The Bedele-Metu highway on the other hand, covers a large part of Oromia National Regional State and will cost $64 million with AfDB saying that it forms part of a larger network designed to join the capital Addis Ababa to South Sudan’s capital, Juba.
Engineering designs show that the road starts from Bedele town at the junction with Nekemte-Bedele road and ends at Metu town at the Sor River crossing.
Project works for this highway include the widening of the existing road to 10m with 1.5m sealed shoulders on each side from the current 6m with no shoulders.
“The project will follow existing alignment with minor realignment at some locations mainly to improve geometry and for safety considerations,” says the road’s engineering design report.
The winner of the tender for the road, currently at the bidding stage, will also construct a pavement with asphalt concrete surface in addition to improving drainage facilities along the highway.
Sections of the highway that pass through towns will be widened to 14m to facilitate vehicle parking while there will be 2.5m wide pathways.
“The existing road was originally paved about 20 years ago but its entire length has now deteriorated considerably,” a brief by the ERA says.
Ethiopia considers the Bedele-Metu vital in its strategy to modernise transport to support its growing economy and also open its markets to regional goods as it too seeks to access the regional markets.
Completion of construction works in four years will improve the ferrying of Ethiopia’s coffee and cereals, the major crops in the region covered by the road, to local and regional markets.
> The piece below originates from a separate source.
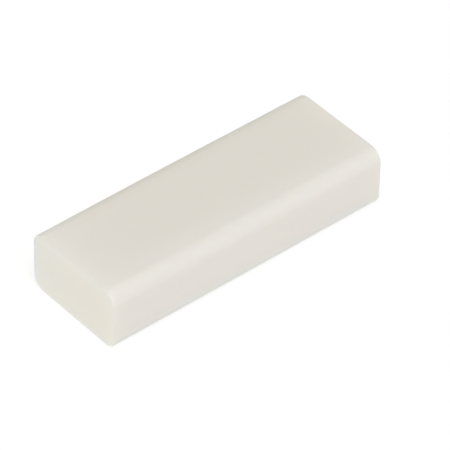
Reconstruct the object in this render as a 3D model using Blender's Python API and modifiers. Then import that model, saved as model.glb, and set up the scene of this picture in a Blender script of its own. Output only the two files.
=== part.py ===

The link will also reduce the distance by 30km between Addis Ababa to Gambela city through Nekemte as compared to the longer Addis-Ababa-Nekemte-Gimbi-Gambela road.
The improved road will also enable the efficient movement of goods and people.
The government of Prime Minister Meles Zenawi has built into the project a strategy to increase access to social services, including health and education, especially in rural regions.
Growth of small and medium agro-based enterprises is anticipated in addition to increased export volumes, especially of coffee, because of the convenient transport infrastructure.
“The project’s immediate beneficiaries include smallholder farmers, coffee producers, traders, agro-based industries including a beer brewery and a sugar factory,” says ERA in a previous briefing.
“Transporters will also benefit from reduced travel time, increased speed and reduced vehicle operating costs while the general public in the sub-region as a whole will have improved access to social amenities.”
However, the contractor will face a serious challenge in negotiating around the five rivers and several streams, marshes and wetlands.
But more challenging in the course of construction is the provision of alternative tracks parallel to the road, AfDB says, or the widening of the carriageway further to allow for a cattle lane for livestock.
For the long-term, Ethiopia is pursuing a 10-year $2.4 billion Plan for Accelerated and Sustained Development to End Poverty (PASDEP) road programme, which forms the basis for the implementation of the RSDP.
The financiers targeted to back the planinclude International Development Assistance (IDA); the European Union (EU); the African Development Bank (AfDB); the Nordic Development Fund (NDF); the Arab Bank for Economic Development in Africa (BADEA); the OPEC Fund; the Saudi Development Fund; the UK; Ireland; Japan; Germany; Sweden; the Road Fund; and the Government of Ethiopia.
“With the recent increase in oil prices, which in turn affect bitumen and asphalt prices, the costs and scale of the programme will have to be reappraised through the annual budget process as we go along in the course of implementing PASDEP,” says a release by the Ministry of Finance and Economic Development.